Slowly my earlier train of thought drifted back to my conscious mind—happiness. When had I really started struggling with this feeling? Probably some time in my late thirties. Times were hard then, financially hard at least. It’s difficult to feel happy when you are standing in a long line with strangers waiting to receive free food. I acknowledged that since those days and for what seemed like a long time now, I not only hadn’t felt happy, most days I hadn’t felt much of anything. Something in me had gone numb.
Somehow, somewhere I’d accepted what I’d mollified my mother with, that the absence of stress and acute sadness was good enough for me. I was ok not being happy. I believed it was my lot in life. Oh, I still had times of merriment and lightheartedness. However, that was largely, if not solely, a function of my basic personality and the fact that down deep I liked myself. With all the challenges I faced I still had that at least. This thought brought a wider smile to my face. Believe it or not, I confessed to the gulls as they pulled crabs from the sand, deep down I was basically a happy person, easy to please, easily amused. Hmmmm, a happy person who can’t relate to happiness. How incongruous! Leave it to me to walk contentedly in contradiction, always graying the lines of reality.

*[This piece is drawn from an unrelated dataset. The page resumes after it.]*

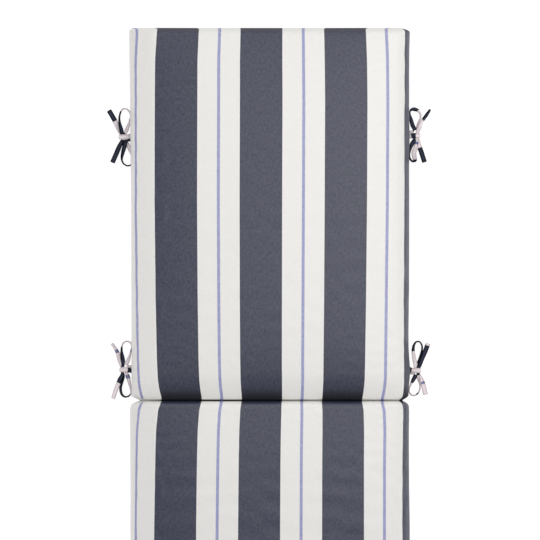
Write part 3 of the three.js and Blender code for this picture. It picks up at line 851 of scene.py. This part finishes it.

My heart was a bit lighter having had this time to work out some of these thoughts long buried beneath the “day-to-day grind”. I heard a noise and saw a young family coming onto the beach, blanket, picnic basket and bucket and shovel in hand. I turned, shading my eyes, and watched as Dad and Mom laughed together watching their little one run toward the water. Maybe happiness isn’t really a myth, but a choice like Abraham Lincoln said. It is deciding to live at times in the moment and glean what we can from the good times God gives us. I have little control over what will happen in the last part of my life. I can, however, decide how I chose to live out those days, and no longer resign myself to embracing negatives, but learn how to walk quietly through the remainder of my time on earth having the joy of the Lord be my strength.